▶ [Data segment]
-- Begin --

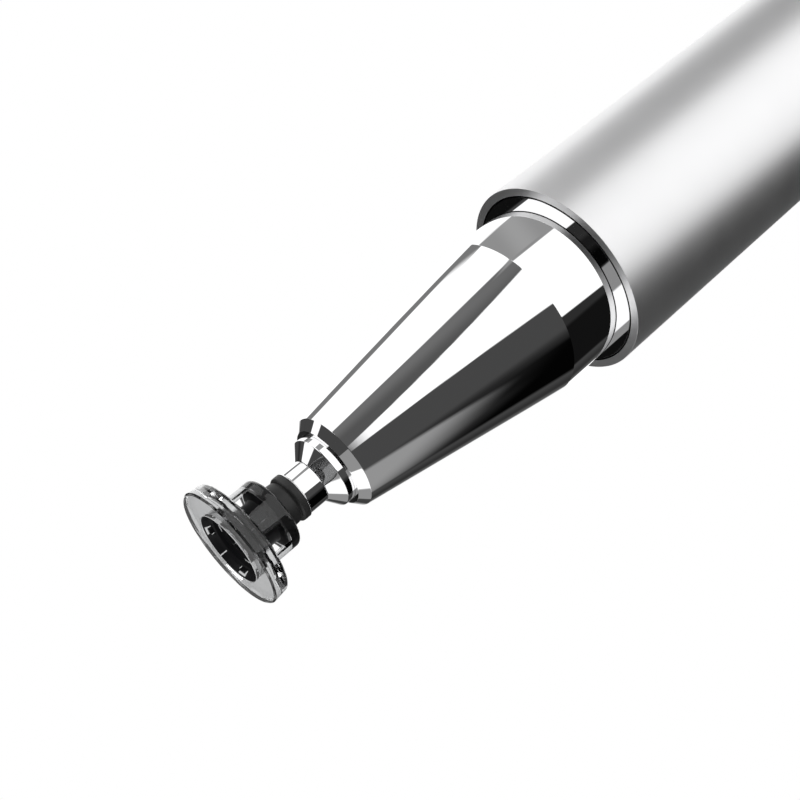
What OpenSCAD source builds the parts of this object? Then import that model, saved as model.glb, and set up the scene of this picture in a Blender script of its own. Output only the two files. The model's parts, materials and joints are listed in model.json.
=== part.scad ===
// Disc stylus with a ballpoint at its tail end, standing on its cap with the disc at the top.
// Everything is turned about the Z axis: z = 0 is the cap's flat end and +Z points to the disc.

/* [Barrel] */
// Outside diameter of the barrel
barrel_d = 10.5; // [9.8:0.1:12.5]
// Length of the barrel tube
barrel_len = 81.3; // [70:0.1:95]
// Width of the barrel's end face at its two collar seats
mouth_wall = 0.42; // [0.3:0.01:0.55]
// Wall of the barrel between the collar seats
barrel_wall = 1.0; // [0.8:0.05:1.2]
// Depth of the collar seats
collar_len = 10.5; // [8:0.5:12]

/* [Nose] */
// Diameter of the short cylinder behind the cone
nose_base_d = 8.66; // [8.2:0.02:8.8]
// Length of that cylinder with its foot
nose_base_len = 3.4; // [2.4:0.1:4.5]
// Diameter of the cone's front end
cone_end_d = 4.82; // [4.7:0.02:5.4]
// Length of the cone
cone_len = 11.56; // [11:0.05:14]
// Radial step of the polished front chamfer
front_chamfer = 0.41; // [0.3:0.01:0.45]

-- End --

▶ [Instruction] Restate the whole listing exactly.

▶ [Reply]
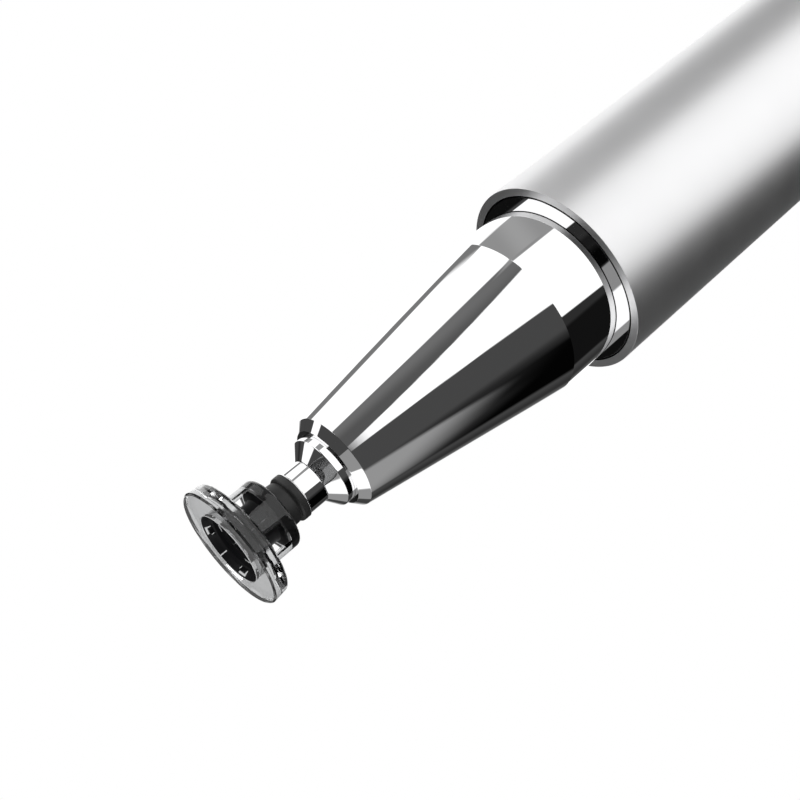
What OpenSCAD source builds the parts of this object? Then import that model, saved as model.glb, and set up the scene of this picture in a Blender script of its own. Output only the two files. The model's parts, materials and joints are listed in model.json.
=== part.scad ===
// Disc stylus with a ballpoint at its tail end, standing on its cap with the disc at the top.
// Everything is turned about the Z axis: z = 0 is the cap's flat end and +Z points to the disc.

/* [Barrel] */
// Outside diameter of the barrel
barrel_d = 10.5; // [9.8:0.1:12.5]
// Length of the barrel tube
barrel_len = 81.3; // [70:0.1:95]
// Width of the barrel's end face at its two collar seats
mouth_wall = 0.42; // [0.3:0.01:0.55]
// Wall of the barrel between the collar seats
barrel_wall = 1.0; // [0.8:0.05:1.2]
// Depth of the collar seats
collar_len = 10.5; // [8:0.5:12]

/* [Nose] */
// Diameter of the short cylinder behind the cone
nose_base_d = 8.66; // [8.2:0.02:8.8]
// Length of that cylinder with its foot
nose_base_len = 3.4; // [2.4:0.1:4.5]
// Diameter of the cone's front end
cone_end_d = 4.82; // [4.7:0.02:5.4]
// Length of the cone
cone_len = 11.56; // [11:0.05:14]
// Radial step of the polished front chamfer
front_chamfer = 0.41; // [0.3:0.01:0.45]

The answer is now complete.